Rough Edge: If you couldn't play the guitar, what would you do?

Torben Enevoldsen: Play the drums! No, seriously, I think I would open up my own store and just sell CD's...

Rough Edge: How does the Internet affect your ability to promote your music?

Torben Enevoldsen: The internet is a big help for promoting music in general I think. With serious sites like yours, the possibilities simply expand tremendously.

Rough Edge: What's in the future for Torben Enevoldsen?

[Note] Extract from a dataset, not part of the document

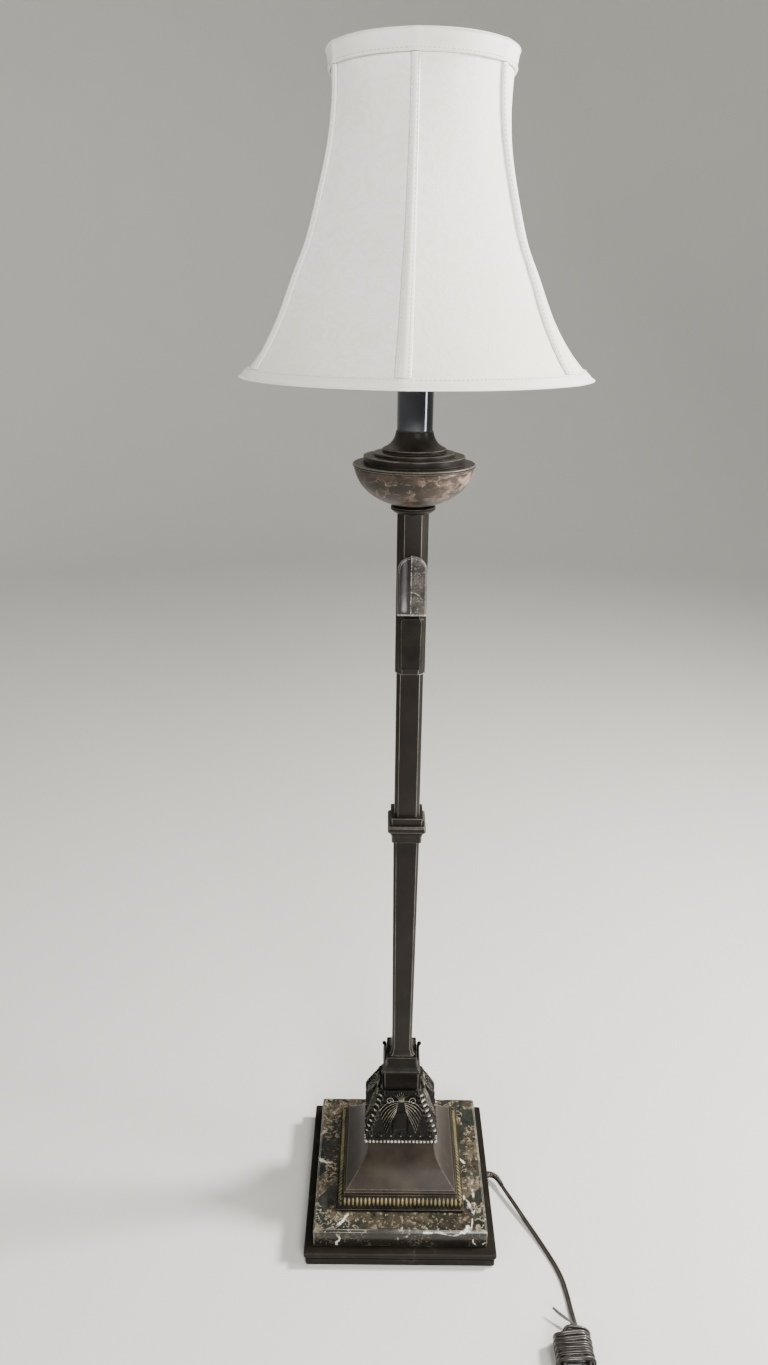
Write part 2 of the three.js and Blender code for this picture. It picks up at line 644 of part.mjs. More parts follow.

Torben Enevoldsen: Well, in January of this year, I went to Lars Eric Mattsson's studio in Finland, The Lion's Cage, and I recorded "Zantac," which is going to be the bonus track for the re-release of my debut album "Guitarisma," which will be released in a week or so. I also recorded my own version of Jason Becker's "Altitudes" as well as a guest solo for Lars Eric Mattsson's "Outro Jam," which will be released on the Jason Becker Tribute album "Warmth In The Wilderness" this summer. Right now I'm busy writing new material for my next album. I can reveal that this album will be an all vocal effort and that this will be a band project.